La narrativa del documental es por demás efectiva, el ritmo a veces vertiginoso, a veces pausado, da espacio a un delicioso matiz de humor negro que sin faltar el respeto a nadie, hace énfasis en el gran absurdo que permea al caso: líos de faldas, probables infidelidades, humillaciones al aire, bailes ridículos, bolsas de supuesta cocaína tiradas por error frente a las cámaras, taqueros consternados, edecanes involucradas, y un público que, divertido, ríe y ríe sin sospechar nada (Paco leyendo al aire una llamada del Mayo Zambada).

La estrella del documental es la edición a cargo de Pedro G. García, quién inyecta una armonía audaz y vertiginosa a una narración que nunca se empantana ni se pierde entre la gran cantidad de entrevistas y el interesante material de archivo que se muestra. La historia tal cual se cuenta sola en voz de los testigos, los involucrados, incluso los acusados.

Osorno no deja de señalar el absurdo de la televisión mexicana, que se permea al absurdo de la política nacional. Mayito, Paola Durante y el “Cholo” probablemente seguirían en la cárcel de no ser porque el país vivía un cambio de gobierno, momento idóneo para las negociaciones políticas. Curioso que muchos de los actores en este show mediático sigan siendo protagonistas de la política nacional: Lily Téllez, Cuauhtémoc Cárdenas, Rosario Robles, Salinas Pliego y claro, Andrés Manuel López Obrador.
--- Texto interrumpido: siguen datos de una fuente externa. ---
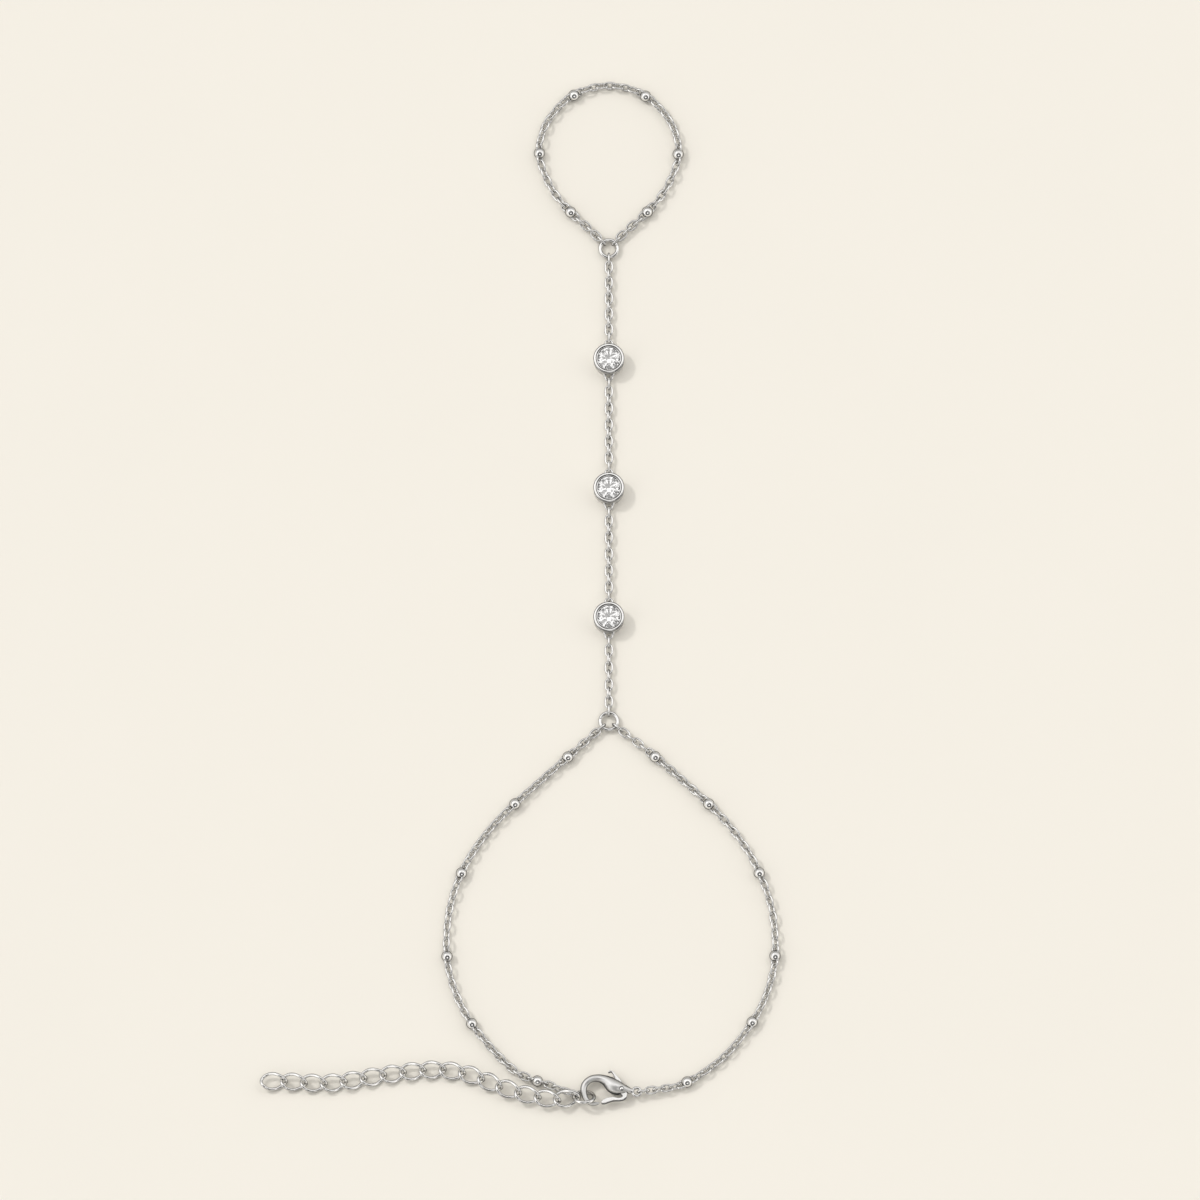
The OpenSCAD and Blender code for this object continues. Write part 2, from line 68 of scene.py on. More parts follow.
MARK_COARSENESS = 0.6
MARK_STRENGTH = 0.5
# How the painted recess shade is found: the rays it casts, and the open-sky range over which it
# fades
RECESS_SHADE_RAYS = 8
RECESS_SHADE_RANGE = (0.12, 0.75)


def node_points(node):
    """The points of a node's mesh."""
    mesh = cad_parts[node].data
    points = np.empty(len(mesh.vertices) * 3, np.float32)
    mesh.vertices.foreach_get("co", points)
    return points.reshape(-1, 3)


def separate_links(node):
    """The points of each loose link of a chain, link by link."""
    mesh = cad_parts[node].data
    points = node_points(node)
    ends = np.empty(len(mesh.edges) * 2, np.int64)
    mesh.edges.foreach_get("vertices", ends)
    same = np.unique(points, axis=0, return_inverse=True)[1].reshape(-1)
    first, last = same[ends.reshape(-1, 2)].T
    link = np.arange(same.max() + 1)
    settled = False
    while not settled:
        lowest = np.minimum(link[first], link[last])
        joined = link.copy()
        np.minimum.at(joined, first, lowest)
        np.minimum.at(joined, last, lowest)
        joined = joined[joined]
        settled = bool((joined == link).all())
        link = joined
    link = link[same]
    return [points[link == k].astype(float) for k in np.unique(link)]


def lie_of(points):
    """How a piece lies: its middle, its long, broad and thin directions, and its half sizes."""
    middle = points.mean(0)
    ways = np.linalg.eigh(np.cov((points - middle).T))[1][:, ::-1]
    if ways[2, 2] < 0:
        ways[:, 2] *= -1
    ways[:, 1] = np.cross(ways[:, 2], ways[:, 0])
    local = (points - middle) @ ways
    low, high = local.min(0), local.max(0)
    return middle + ways @ ((low + high) / 2), ways, (high - low) / 2


def bent_wire(path, out, half, flats, closed=True):
    """A wire bent along path. out points out of it at each step, and half holds its half
    thickness that way and across."""
    ahead = np.roll(path, -1, 0) - np.roll(path, 1, 0)
    if not closed:
        ahead[0] = path[1] - path[0]
        ahead[-1] = path[-1] - path[-2]
    ahead /= np.linalg.norm(ahead, axis=1)[:, None]
    side = np.cross(ahead, out)
    side /= np.linalg.norm(side, axis=1)[:, None]
    up = np.cross(side, ahead)
    turn = (np.arange(flats) + 0.5) * 2 * math.pi / flats
    points = (path[:, None]
              + up[:, None] * (half[:, :1] * np.cos(turn))[..., None]
              + side[:, None] * (half[:, 1:] * np.sin(turn))[..., None])
    steps = len(path)
    faces = [(i * flats + k, i * flats + (k + 1) % flats,
              (i + 1) % steps * flats + (k + 1) % flats, (i + 1) % steps * flats + k)
             for i in range(steps if closed else steps - 1) for k in range(flats)]
    if not closed:
        faces.append(tuple(range(flats))[::-1])
        faces.append(tuple((steps - 1) * flats + k for k in range(flats)))
    return points.reshape(-1, 3), faces


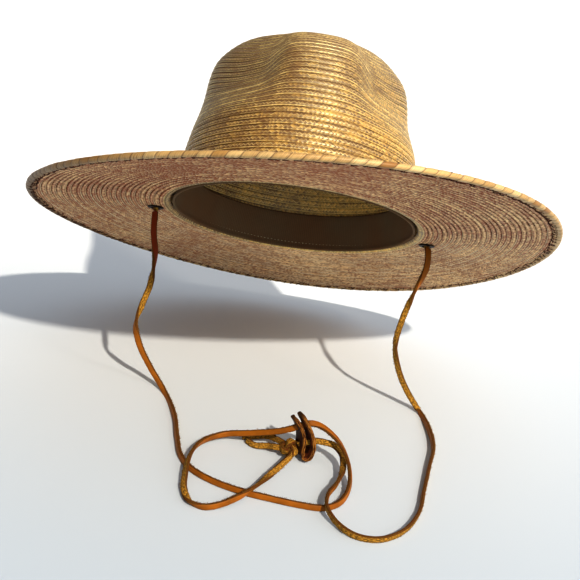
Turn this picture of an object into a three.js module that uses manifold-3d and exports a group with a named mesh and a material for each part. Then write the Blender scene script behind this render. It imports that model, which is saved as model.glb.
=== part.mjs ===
// Wide-brimmed straw hat, tilted back as a head wears it, with a leather lace through two brim eyelets.
// Millimetres. +X is to the viewer's right, -Y the hat's front and +Z up.
import * as THREE from 'three'
import { mergeVertices } from 'three/addons/utils/BufferGeometryUtils.js'
import Module from 'manifold-3d'

const wasm = await Module()
wasm.setup()
const { smoothstep, clamp, degToRad } = THREE.MathUtils

// Driving sizes. The hat's own frame has z = 0 at the brim's underside and z along the crown.
const tiltBack = degToRad(31)
const floorHeight = -130
const gap = 0.3
const straw = 1.8
const aroundSteps = 56
const crownBase = { side: 82.6, front: 100.6 }
const rim = { side: 172, front: 190 }
const seamOut = 3.2

// Rings of the crown: height, half width, reach to the front and reach to the back
const crownRings = [
  { height: 0, side: 82.6, front: 100.6, back: 100.6 },
  { height: 18.1, side: 79.4, front: 98.2, back: 98.8 },
  { height: 36.2, side: 76.4, front: 94.8, back: 96.4 },
  { height: 54.2, side: 73.2, front: 91, back: 93.8 },
  { height: 72.3, side: 72, front: 87, back: 90.8 },
  { height: 88.3, side: 71.2, front: 82.8, back: 87.4 },
  { height: 101.4, side: 67.6, front: 77.5, back: 82.5 },
  { height: 111, side: 59.2, front: 68, back: 73.5 },
  { height: 117.1, side: 48.5, front: 55, back: 60 },
  { height: 120.1, side: 33, front: 37, back: 42 },
  { height: 121.5, side: 16.5, front: 19, back: 22 },
  { height: 122, side: 0, front: 0, back: 0 }
]
// The crown's foot turns out to lie level with the brim
const crownFoot = [
  { out: seamOut, height: straw },
  { out: 1.9, height: straw },
  { out: 0.35, height: 2.4 },
  { out: -0.6, height: 3.8 }
]
// Where the side and the tip are cut into rings, counted along crownRings and close together at the creases
const tipSeam = 4.5
const halfSeam = 0.01
const sideCuts = [0.5, 1, 2, 3, 4, tipSeam - halfSeam]
const tipCuts = [tipSeam + halfSeam, 5, 5.5, 6, 6.5, 7, 7.5, 8, 8.6, 9.3, 10.1]
// Each pinch begins steeply at the ridge beside the front panel and runs out gently towards the side
const leftPinch = { angle: degToRad(45), inner: degToRad(24), outer: degToRad(38), depth: 16 }
const rightPinch = { angle: degToRad(50), inner: degToRad(25), outer: degToRad(40), depth: 15 }
const pinchRise = { from: 46, full: 88 }
const steep = 3.2
const gentle = 2.4
const dent = { depth: 8, centre: 14, length: 56, width: 34, taper: 0.5 }
const frontDrop = 9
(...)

La conclusión final es deprimente. Queda claro que la sombra del narco opera en la vida nacional desde mucho tiempo atrás y lo sigue haciendo con total impunidad. Aquello en todo caso fue el primer vistazo al batidero de sangre, balazos y muerte que estábamos por vivir. Mientras, el público sigue con hambre de risas, de bailes, de un personaje que, como Paco, al menos les haga olvidar por unos instantes, el infierno que está allá afuera. El show debe continuar.